Movable Signals with Dual-Polarized Fixed Intelligent Surfaces: Beyond Diagonal Reflection Matrices
Matteo Nerini, Bruno Clerckx
TL;DR
The paper analyzes dual-polarized intelligent surfaces and compares reconfigurable RIS with movable signals using fixed surfaces (FIS). By deriving closed-form power expressions and averaging over channel realizations, it shows movable signals with FIS outperform RIS by at least fourfold, and that beyond-diagonal FIS further enhances performance in opposite-polarization scenarios.
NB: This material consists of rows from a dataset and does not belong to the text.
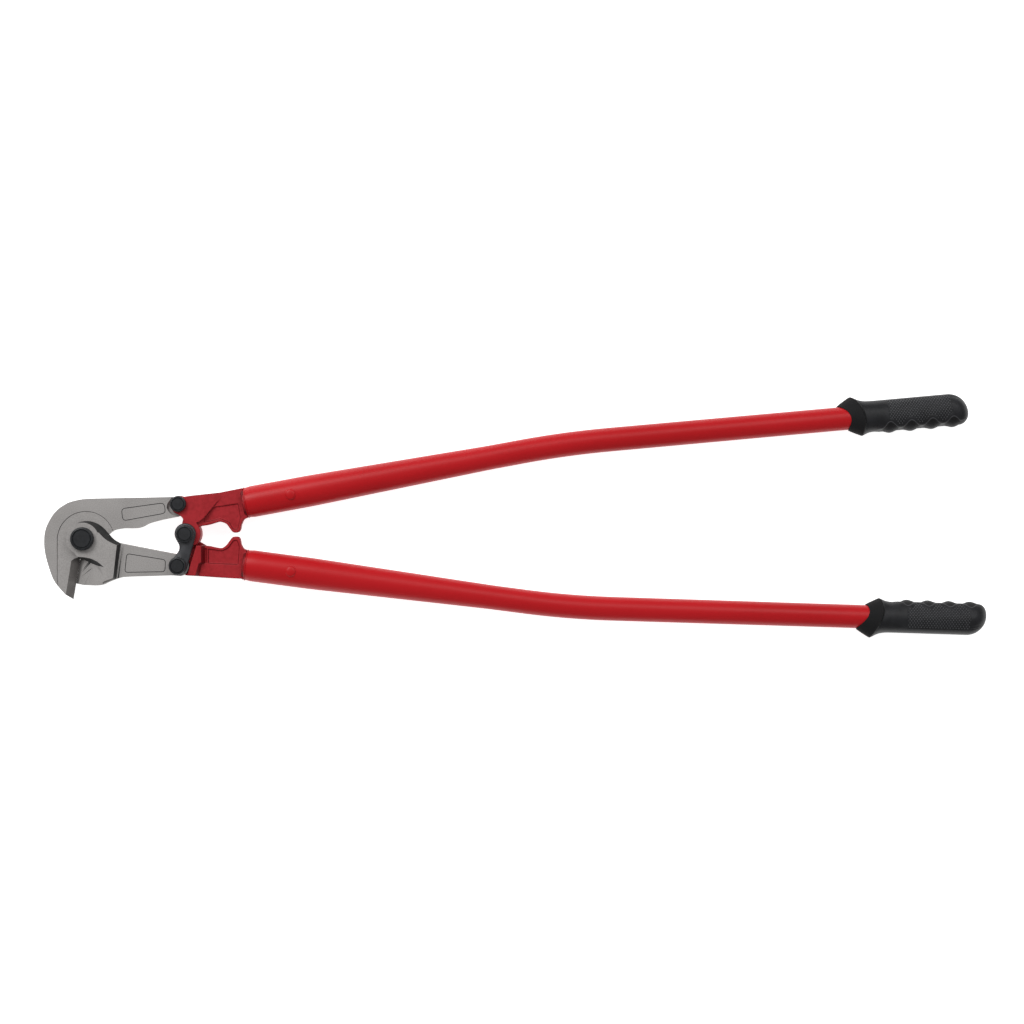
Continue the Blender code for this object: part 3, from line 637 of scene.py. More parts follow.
def bladeBodyOutline():
    top = curve([(27.0, -3.7), (34.5, -4.4), (40.5, -5.5), (46.6, -6.7), (58.7, -9.0), (88.8, -14.8)], 4)
    tail = arc(bladeTailPin, 10.5, 78, -76, 36)
    bottom = curve([(88.8, -36.8), (70.7, -37.4), (52.6, -37.9), (40.5, -38.5), (34.5, -39.7)], 4)
    edge = bladeEdge() + [(-4.2, -20.2)]
    lap = arc(jawPin, jaw["lapRadius"] + jaw["lapGap"], -98, -12, 48)
    return ([(19.5, -3.3)] + top + tail + bottom + bladeFoot() + edge + lap)[::-1]


blade = {"faceDrop": 8.6, "faceRun": 20.4, "faceLean": 0.04, "bevelSwell": 3.75, "bevelReach": 7.5,
         "frontReach": 8.5, "rearReach": 16.0, "rearRise": 1.08, "discRadius": 16.2, "wallRun": 6.9,
         "faceEnd": (22.3, -29.3), "shade": 0.8, "dot": (8.2, -30.3), "dotSize": 0.75}


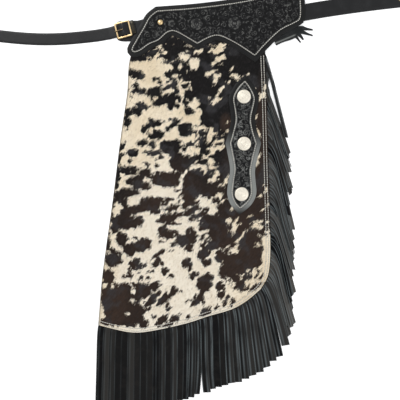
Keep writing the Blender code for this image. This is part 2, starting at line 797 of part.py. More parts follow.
make_legs(HAIR)
make_fringe(SUEDE)
make_leg_straps(BLACK_LEATHER)
make_yokes(BLACK_LEATHER, CARVED_LEATHER)
make_overlays(BLACK_LEATHER, CARVED_LEATHER)
make_ornaments(SILVER, BRASS)
make_front_strap(BLACK_LEATHER)
make_buckle(BLACK_LEATHER, BRASS)
make_back_straps(BLACK_LEATHER, BRASS)
make_hip_ties(BLACK_LEATHER)
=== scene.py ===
"""Looks of the hide chaps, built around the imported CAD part.

Metres, +Z up. The tables repeat the part's named values, with y from the waist-hem middle, and
add_piece moves each piece by MIDDLE_Y. The left side is modelled, and the right one mirrors it.
"""

import math
import random

import bpy
import numpy as np
from mathutils import Matrix, Vector
from mathutils.geometry import delaunay_2d_cdt


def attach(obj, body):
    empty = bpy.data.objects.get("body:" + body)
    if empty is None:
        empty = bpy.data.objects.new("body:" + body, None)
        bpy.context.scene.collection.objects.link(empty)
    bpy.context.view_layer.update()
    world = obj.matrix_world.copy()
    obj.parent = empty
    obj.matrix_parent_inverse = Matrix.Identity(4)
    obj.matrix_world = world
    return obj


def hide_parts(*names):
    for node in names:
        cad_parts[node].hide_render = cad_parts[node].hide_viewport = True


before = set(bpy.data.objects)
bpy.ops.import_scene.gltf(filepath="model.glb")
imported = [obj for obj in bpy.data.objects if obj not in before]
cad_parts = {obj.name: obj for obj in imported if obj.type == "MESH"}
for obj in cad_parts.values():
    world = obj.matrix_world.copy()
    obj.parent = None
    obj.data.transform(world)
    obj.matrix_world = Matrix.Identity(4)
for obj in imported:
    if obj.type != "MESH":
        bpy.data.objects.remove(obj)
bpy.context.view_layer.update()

# Leather thicknesses, gap and layer heights, as in the part
GAP = 0.0003
HIDE = 0.0022
FRINGE = 0.0014
YOKE = 0.0020
TOOLED = 0.0025
STRAP = 0.0020
CHAPE = 0.0016
HIDE_LIFT = FRINGE + GAP
YOKE_Z = HIDE_LIFT + HIDE + GAP
PANEL_Z = YOKE_Z + YOKE + GAP
CONCHO_Z = PANEL_Z + TOOLED + GAP
UNDER_YOKE_Z = YOKE_Z - GAP - STRAP
PANEL_TOP = PANEL_Z + TOOLED
BORDER, MITRE_LIMIT = 0.0105, 0.5
CURVE_STEPS = 3
MIDDLE_Y = 0.0153
EDGE_LEVEL, EDGE_FADE = 0.108, 0.150
SEAM_LEVEL, SEAM_FADE = 0.255, 0.190

# Leg panel edges: x, y
INNER_EDGE = (
    (0.1234, -0.324), (0.132, -0.216), (0.143, -0.13), (0.158, -0.024), (0.17, 0.072), (0.18, 0.149),
    (0.193, 0.235), (0.1965, 0.3), (0.207, 0.34),
)
HEM = (
    (0.1234, -0.324), (0.162, -0.334), (0.206, -0.342), (0.252, -0.338), (0.334, -0.32), (0.389, -0.302),
    (0.441, -0.287), (0.479, -0.266), (0.512, -0.238),
)
OUTER_EDGE = (
    (0.512, -0.238), (0.529, -0.208), (0.535, -0.165), (0.535, -0.1), (0.531, 0.05), (0.526, 0.24),
    (0.523, 0.318), (0.522, 0.38),
)
TOP_EDGE = (
    (0.207, 0.34), (0.246, 0.362), (0.29, 0.392), (0.367, 0.4), (0.45, 0.398), (0.522, 0.38),
)
# Folds of the hide: x and y of the upper end, x and y of the lower end, half width, height
FOLDS = (
    (0.259, 0.262, 0.232, -0.075, 0.048, 0.006), (0.338, 0.11, 0.3, -0.17, 0.04, 0.004),
    (0.25, -0.08, 0.205, -0.215, 0.045, 0.0045),
)
ROLL_FROM_EDGE, ROLL_HALF, ROLL_HEIGHT = 0.019, 0.019, 0.0040

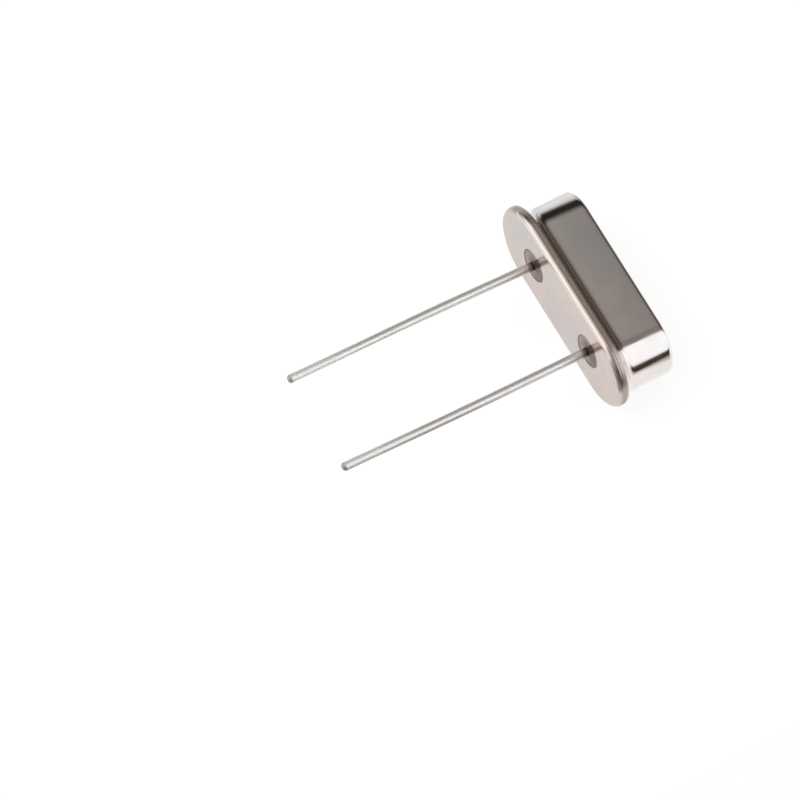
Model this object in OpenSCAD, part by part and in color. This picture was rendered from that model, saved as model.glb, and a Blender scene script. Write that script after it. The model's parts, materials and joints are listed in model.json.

The results provide explicit scaling laws and gains for diagonal and beyond-diagonal configurations across same- and opposite-polarization cases, highlighting practical, hardware-light benefits of frequency reconfiguration. The work offers a foundation for polarization-aware surface designs and frequency-domain optimization in future wireless systems.
Abstract
This paper investigates wireless systems aided by dual-polarized intelligent surfaces. We compare reconfigurable intelligent surface (RIS), which adjust their reflection matrices, with movable signals operating with fixed intelligent surface (FIS), which adjust the signal frequency while the surface properties remain fixed. For both RIS and FIS, we consider surfaces with a diagonal reflection matrix, named diagonal RIS/FIS, and surfaces with a reflection matrix not limited to being diagonal, named beyond-diagonal RIS/FIS. Movable signals with FIS always outperform RIS, achieving at least a fourfold gain. When transmitter and receiver polarizations differ, beyond-diagonal FIS further enhances performance.